Jane Kinninmont focused on the impact of the Abraham Accords on the Israeli-Palestinian conflict and how they may affect the peace process. She discussed the motivations of the Gulf Arab states and Israel in trying to reach these agreements. Kinninmont stated that over the past decade there has been an increase in informal communication between several Gulf states and Israel as they have faced regional threats and interests. This rapprochement has only intensified as countries like the UAE and Israel find themselves advocating for the same issues in Washington and for the role, they believe, the United States should play in the region. Kinninmont explained that although the United Arab Emirates and Bahrain had framed the normalization move as ultimately helping to bring peace between Israel and Palestine, she said that neither of these Gulf Arab states consulted the Palestinian leadership before participating in the accords.
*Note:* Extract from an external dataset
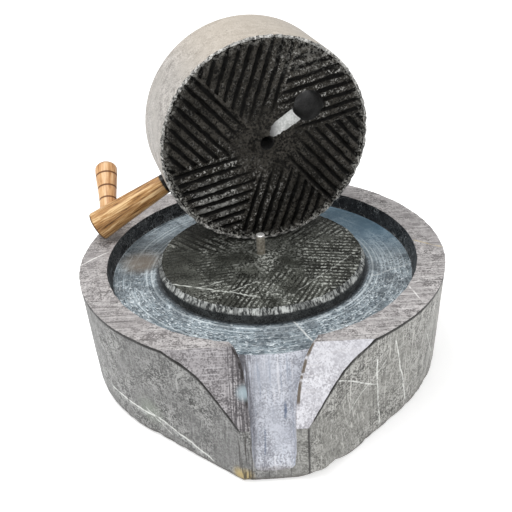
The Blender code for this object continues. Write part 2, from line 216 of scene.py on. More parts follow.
def smooth_through(xs, known_xs, known_ys):
    """A smooth curve through a few known values, read at xs."""
    known_xs = np.asarray(known_xs, float)
    known_ys = np.asarray(known_ys, float)
    slopes = np.gradient(known_ys, known_xs)
    i = np.clip(np.searchsorted(known_xs, xs) - 1, 0, len(known_xs) - 2)
    width = known_xs[i + 1] - known_xs[i]
    t = np.clip((xs - known_xs[i]) / width, 0, 1)
    a = (1 + 2 * t) * (1 - t) ** 2 * known_ys[i] + t * (1 - t) ** 2 * width * slopes[i]
    b = t * t * (3 - 2 * t) * known_ys[i + 1] - t * t * (1 - t) * width * slopes[i + 1]
    return a + b


# Meshes

def mesh_object(name, points, faces, matrix=None):
    """A mesh object whose faces point out."""
    mesh = bpy.data.meshes.new(name)
    mesh.from_pydata([tuple(p) for p in points], [], faces)
    mesh.update()
    made = bpy.data.objects.new(name, mesh)
    bpy.context.scene.collection.objects.link(made)
    bm = bmesh.new()
    bm.from_mesh(mesh)
    if bm.calc_volume(signed=True) < 0:
        bmesh.ops.reverse_faces(bm, faces=bm.faces)
    bm.to_mesh(mesh)
    bm.free()
    if matrix is not None:
        made.matrix_world = matrix
    return made


def ringed(name, rows, first, last, matrix=None):
    """A closed skin over rows of points round an axis, closed at both ends by a single point."""
    count, around = rows.shape[:2]
    points = np.concatenate([rows.reshape(-1, 3), [first], [last]])
    faces = []
    for row in range(count - 1):
        low = row * around
        for i in range(around):
            j = (i + 1) % around
            faces.append((low + i, low + j, low + around + j, low + around + i))
    end = (count - 1) * around
    for i in range(around):
        j = (i + 1) % around
        faces.append((count * around, j, i))
        faces.append((count * around + 1, end + i, end + j))
    return mesh_object(name, points, faces, matrix)


def slab(name, lower, upper, matrix=None):
    """A closed block between two grids of points of the same size."""
    m, n = lower.shape[:2]
    points = np.concatenate([lower.reshape(-1, 3), upper.reshape(-1, 3)])
    other = m * n
    faces = []
    for a in range(m - 1):
        for b in range(n - 1):
            i = a * n + b
            faces.append((i, i + n, i + n + 1, i + 1))
            faces.append((other + i, other + i + 1, other + i + n + 1, other + i + n))
    border = list(range(n))
    border += [a * n + n - 1 for a in range(1, m)]
    border += [(m - 1) * n + b for b in range(n - 2, -1, -1)]
    border += [a * n for a in range(m - 2, 0, -1)]
    for i, j in zip(border, border[1:] + border[:1]):
        faces.append((i, j, other + j, other + i))
    return mesh_object(name, points, faces, matrix)


def along(keys):
    """Points of (radius, height) along a profile; each key ends a stretch of so many rows."""
    points = [keys[0][:2]]
    for (r0, z0, *_), (r1, z1, rows) in zip(keys, keys[1:]):
        for i in range(1, rows + 1):
            points.append((r0 + (r1 - r0) * i / rows, z0 + (z1 - z0) * i / rows))
    return np.array(points)


def turned_rows(profile, angles):
    """Rows of points of a profile turned about Z; angle 0 faces -Y and angles grow to the right."""
    radius, height = profile[:, 0, None], profile[:, 1, None]
    x = radius * np.sin(angles)
    y = -radius * np.cos(angles)
    return np.stack([x, y, height + 0 * x], axis=-1)


def cut(stone, *cutters):
    """Takes the cutters out of the stone for good."""
    for cutter in cutters:
        boolean = stone.modifiers.new(cutter.name, "BOOLEAN")
        boolean.operation = "DIFFERENCE"
        boolean.solver = "MANIFOLD"
        boolean.object = cutter
    bpy.context.view_layer.update()
    evaluated = stone.evaluated_get(bpy.context.evaluated_depsgraph_get())
    carved = bpy.data.meshes.new_from_object(evaluated)
    stone.modifiers.clear()
    stone.data = carved
    for cutter in cutters:
        bpy.data.objects.remove(cutter, do_unlink=True)


def corners(mesh):
    points = np.zeros(len(mesh.vertices) * 3)
    mesh.vertices.foreach_get("co", points)
    return points.reshape(-1, 3)


def face_places(mesh):
    """Middle and direction of every face."""
    centres = np.zeros(len(mesh.polygons) * 3)
    normals = np.zeros(len(mesh.polygons) * 3)
    mesh.polygons.foreach_get("center", centres)
    mesh.polygons.foreach_get("normal", normals)
    return centres.reshape(-1, 3), normals.reshape(-1, 3)


def mark(piece, finishes, index):
    """Gives each face its finish; the marks stay with the faces when the piece cuts another."""
    mesh = piece.data
    mesh.materials.clear()
    for finish in finishes:
        mesh.materials.append(finish)
    marks = np.zeros(len(mesh.polygons), dtype=np.int32) + np.asarray(index, dtype=np.int32)
    mesh.polygons.foreach_set("material_index", marks)


def smooth(piece, sharp=34.0):
    """Shades the piece smooth between its arrises."""
    piece.data.shade_smooth()
    piece.data.set_sharp_from_angle(angle=math.radians(sharp))


def paint(piece, name, values):
    """A number for each corner point, which the finishes read."""
    layer = piece.data.attributes.new(name, "FLOAT", "POINT")
    layer.data.foreach_set("value", np.asarray(values, dtype=np.float32))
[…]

Consequently, this separate deal with Israel has left many feeling that the two Arab states have bypassed the Palestinians, especially since peace would more likely be achieved in the region if they had been included in negotiations. In fact, she added, Israeli Prime Minister Netanyahu had already decided to back away from formal annexation due to internal considerations, so the UAE gave him a graceful way to save face by tying it to normalization. Kinninmont stated that this lack of regard toward Palestine is not only a subtle bypass of Palestinians but an explicit act of discounting the Palestinian national project and has only confirmed Netanyahu’s belief that Israel does not need to make peace with the Palestinians in order to make peace with the Arab and Muslim worlds. She also noted the generational differences in Gulf states regarding regional priorities: the Palestine issue is important for the generation that witnessed the Nakba and the periods of persistent violence against Palestinians, whereas the newer generations came of age during the wars in Syria and Iraq. Kinninmont emphasized that the UAE-Bahrain normalization with Israel has ultimately had a negative effect on prospects for a two-state solution or a meaningful resolution of the conflict.